:: Input material ::
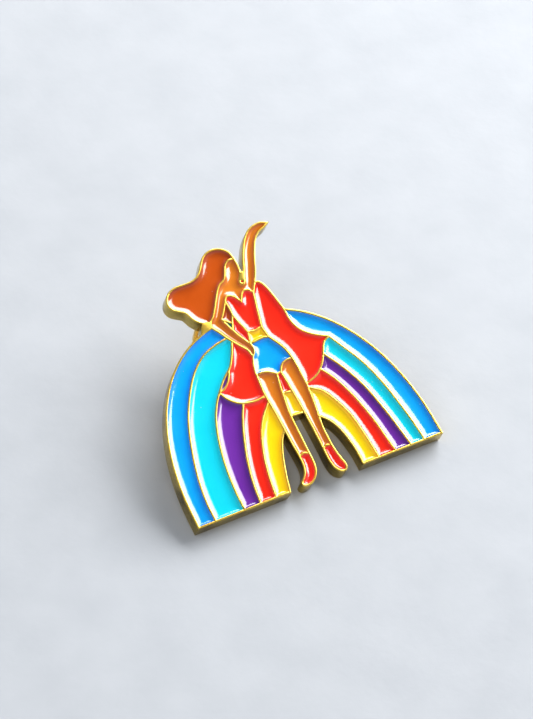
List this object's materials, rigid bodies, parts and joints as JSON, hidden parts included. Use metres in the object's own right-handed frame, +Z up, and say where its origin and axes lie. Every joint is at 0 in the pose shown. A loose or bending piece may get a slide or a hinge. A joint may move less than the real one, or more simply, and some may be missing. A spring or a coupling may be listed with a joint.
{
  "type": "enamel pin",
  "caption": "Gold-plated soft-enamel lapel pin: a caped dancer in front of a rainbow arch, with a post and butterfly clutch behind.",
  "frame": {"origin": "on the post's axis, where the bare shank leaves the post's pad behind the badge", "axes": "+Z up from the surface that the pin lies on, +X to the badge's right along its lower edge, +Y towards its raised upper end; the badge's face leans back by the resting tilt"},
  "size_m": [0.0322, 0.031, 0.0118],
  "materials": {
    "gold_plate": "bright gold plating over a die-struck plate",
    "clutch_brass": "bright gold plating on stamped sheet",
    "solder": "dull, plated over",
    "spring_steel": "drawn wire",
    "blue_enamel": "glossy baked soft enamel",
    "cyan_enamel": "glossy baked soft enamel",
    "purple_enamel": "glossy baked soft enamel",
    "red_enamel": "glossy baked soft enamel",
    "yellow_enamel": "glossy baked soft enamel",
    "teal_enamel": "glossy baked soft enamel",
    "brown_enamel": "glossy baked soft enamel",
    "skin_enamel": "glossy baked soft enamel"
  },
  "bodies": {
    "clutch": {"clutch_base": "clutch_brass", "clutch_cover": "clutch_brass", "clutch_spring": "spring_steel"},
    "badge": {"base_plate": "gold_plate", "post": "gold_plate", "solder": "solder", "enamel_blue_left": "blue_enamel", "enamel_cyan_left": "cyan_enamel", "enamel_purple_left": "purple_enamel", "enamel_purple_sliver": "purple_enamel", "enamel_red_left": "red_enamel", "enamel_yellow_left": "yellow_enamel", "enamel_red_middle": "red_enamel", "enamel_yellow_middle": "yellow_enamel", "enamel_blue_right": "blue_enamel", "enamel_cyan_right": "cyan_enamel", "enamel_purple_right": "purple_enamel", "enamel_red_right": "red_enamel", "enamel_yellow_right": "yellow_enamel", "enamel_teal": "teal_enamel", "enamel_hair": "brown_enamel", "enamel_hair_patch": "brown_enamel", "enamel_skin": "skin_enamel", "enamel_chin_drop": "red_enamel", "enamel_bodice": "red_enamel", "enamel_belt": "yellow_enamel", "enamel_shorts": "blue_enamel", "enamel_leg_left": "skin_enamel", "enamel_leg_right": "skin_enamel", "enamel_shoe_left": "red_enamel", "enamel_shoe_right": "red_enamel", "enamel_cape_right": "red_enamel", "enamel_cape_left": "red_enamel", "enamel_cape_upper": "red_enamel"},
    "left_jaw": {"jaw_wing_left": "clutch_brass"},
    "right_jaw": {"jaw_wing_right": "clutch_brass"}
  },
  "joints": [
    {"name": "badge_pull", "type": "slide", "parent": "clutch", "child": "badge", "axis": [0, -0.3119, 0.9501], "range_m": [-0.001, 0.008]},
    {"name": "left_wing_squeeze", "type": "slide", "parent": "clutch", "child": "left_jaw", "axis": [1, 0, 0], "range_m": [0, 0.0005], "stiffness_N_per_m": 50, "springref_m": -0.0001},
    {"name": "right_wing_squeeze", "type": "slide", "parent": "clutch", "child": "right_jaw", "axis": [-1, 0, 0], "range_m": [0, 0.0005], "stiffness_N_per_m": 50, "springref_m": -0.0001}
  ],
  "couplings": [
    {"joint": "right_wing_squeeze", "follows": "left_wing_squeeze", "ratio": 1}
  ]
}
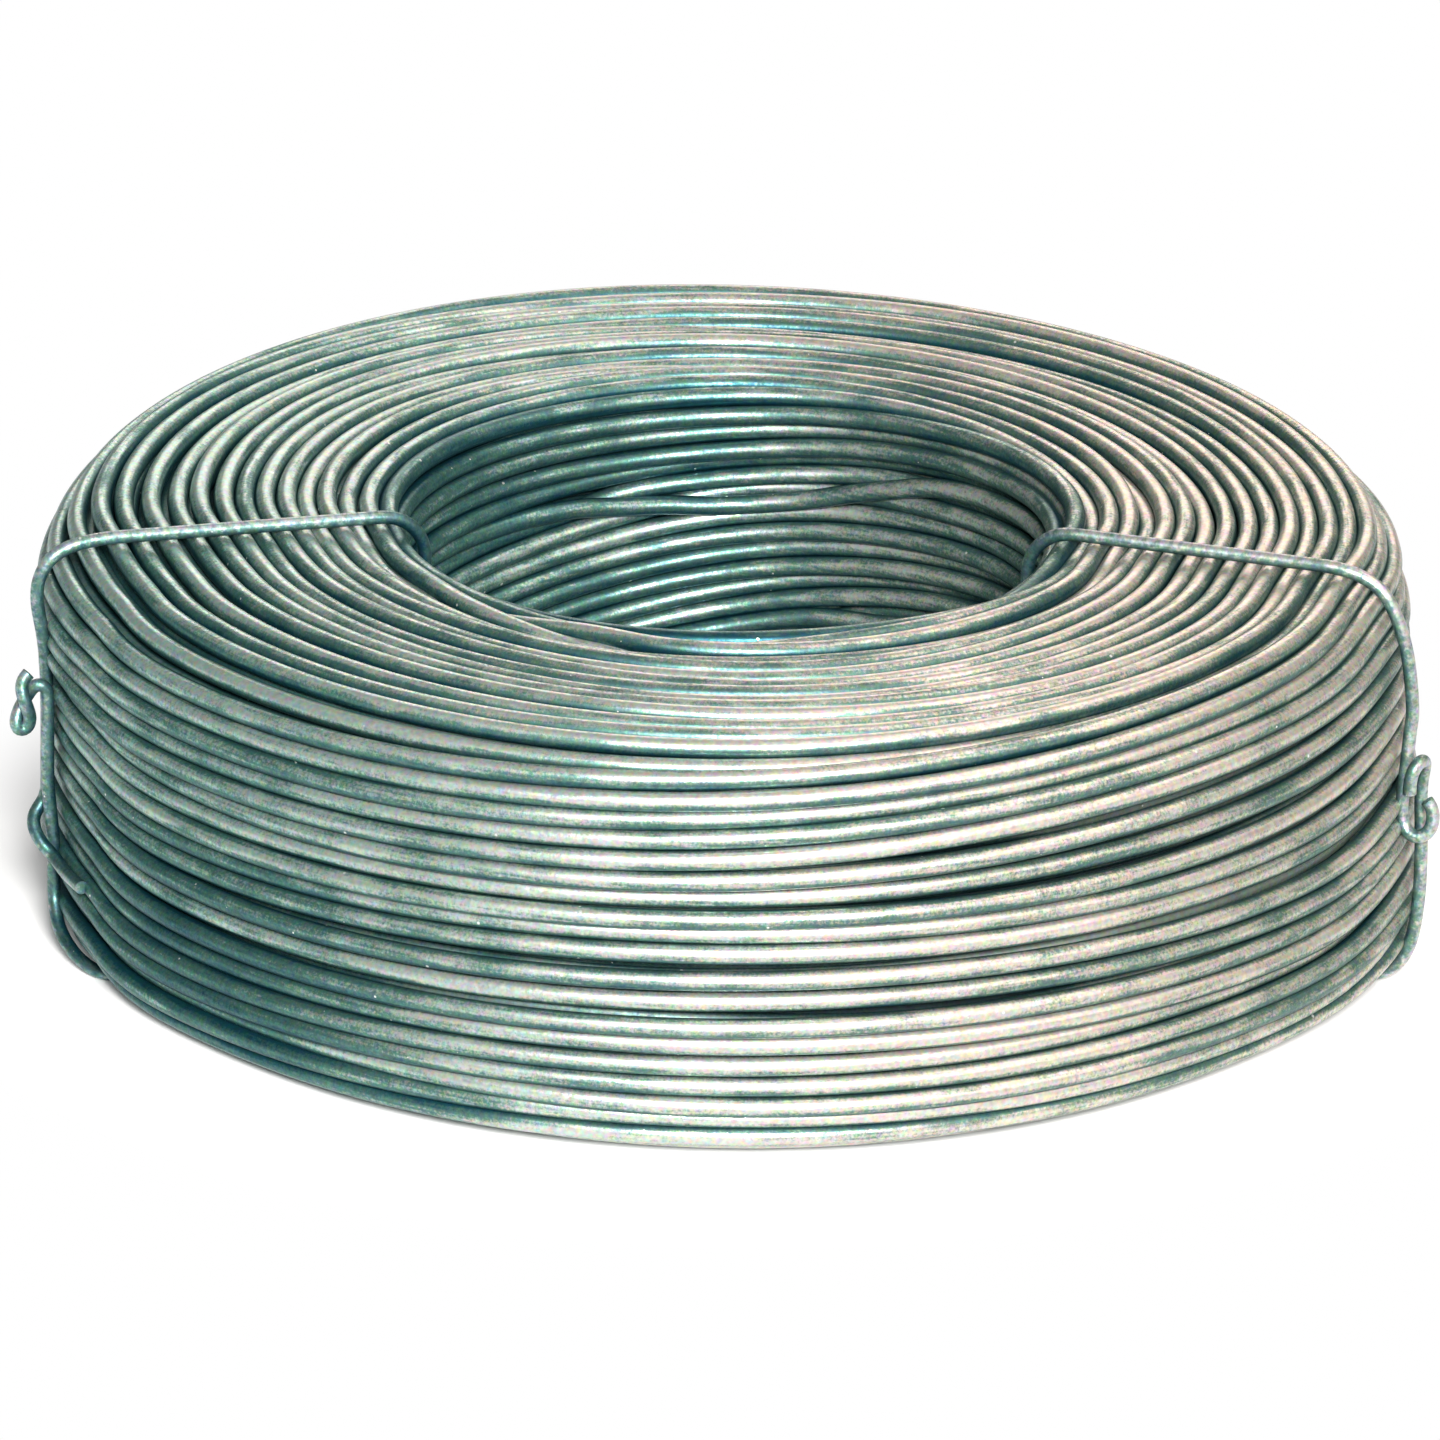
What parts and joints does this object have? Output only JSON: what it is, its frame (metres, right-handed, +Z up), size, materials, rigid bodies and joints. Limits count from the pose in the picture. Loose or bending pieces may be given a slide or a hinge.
:::
■ Short problem
Search the listing for the string "rigid". Copy each line where it turns up.

■ Exercise result
List this object's materials, rigid bodies, parts and joints as JSON, hidden parts included. Use metres in the object's own right-handed frame, +Z up, and say where its origin and axes lie. Every joint is at 0 in the pose shown. A loose or bending piece may get a slide or a hinge. A joint may move less than the real one, or more simply, and some may be missing. A spring or a coupling may be listed with a joint.
What parts and joints does this object have? Output only JSON: what it is, its frame (metres, right-handed, +Z up), size, materials, rigid bodies and joints. Limits count from the pose in the picture. Loose or bending pieces may be given a slide or a hinge.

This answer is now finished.